Conservatism, on the other hand, is all about choosing the best course. Not necessarily the middle course, but balancing the extremes and looking for the best course between Charybdis and Scylla. We do not seek to enslave women, or be enslaved by them, but we do recognize the importance to society of the traditional family structure and the proper roles of men and women in it. We seek to neither enslave nor glorify and particular ethnic group, but demand that they all behave in a civilized fashion (literally: that manner necessary for survival in a city). We realize that a reasonable standard of living requires a certain amount of energy, that the world will not come to an end if its generation produces a certain amount of pollution, and that the engineers will usually come up with something better in a few years anyway. We recognize that neither tyranny nor anarchy is acceptable and that since humans are flawed (and given the other vagaries of human nature) the best we can hope for is a balance that requires constant maintenance.
I’m trapped in a Toothpaste Factory and I can’t get out. But I can report that these machines they got, capital investment I think they call it, put the toothpaste in the tubes, over and over without fail, 24/7. Anyone that claims you can’t put toothpaste into a tube with a machine built to do that, just does not know what they are talking about.
Point is: If you can’t get the paste back into the tube after it was used, then: Mirabile Dictu! Just start with a new tube. We are human beings. We can do anything we set our hearts and minds to do. At least that has been our experience.
Or, as people living in today’s progressive utopias like Cuba or North Korea might ask, “What’s toothpaste?”
Heh.
“they [MSM/left]know better than anyone…how fragile their own hold on power could ultimately be.”

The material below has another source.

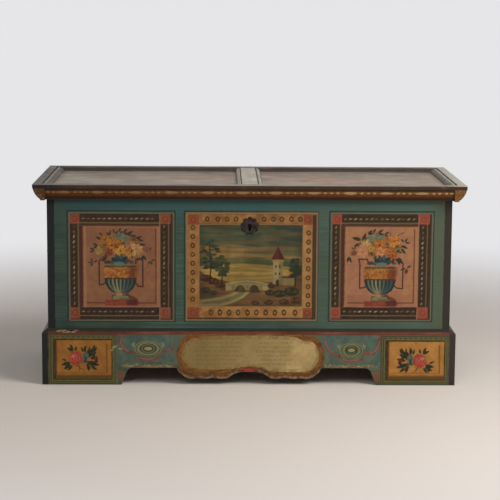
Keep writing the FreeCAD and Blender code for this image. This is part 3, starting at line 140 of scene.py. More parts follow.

Why the doubt? — there’s no maybe about it. Of course the hold is fragile. A few well-placed pushes and they all fall down. Too many conservatives lack imagination and, often, the courage of their convictions.
Of course the toothepaste can be put back in the tube. We went to the moon with the equivalence of a 70s era pocket calculator, putting toothepaste back into tubes just requires a little thought, ingenuity, creativity, and perspiration. Wait, I just solved it, you just use the machine that puts toothepaste into tubes in the first place, that’s pretty much solved, Duh.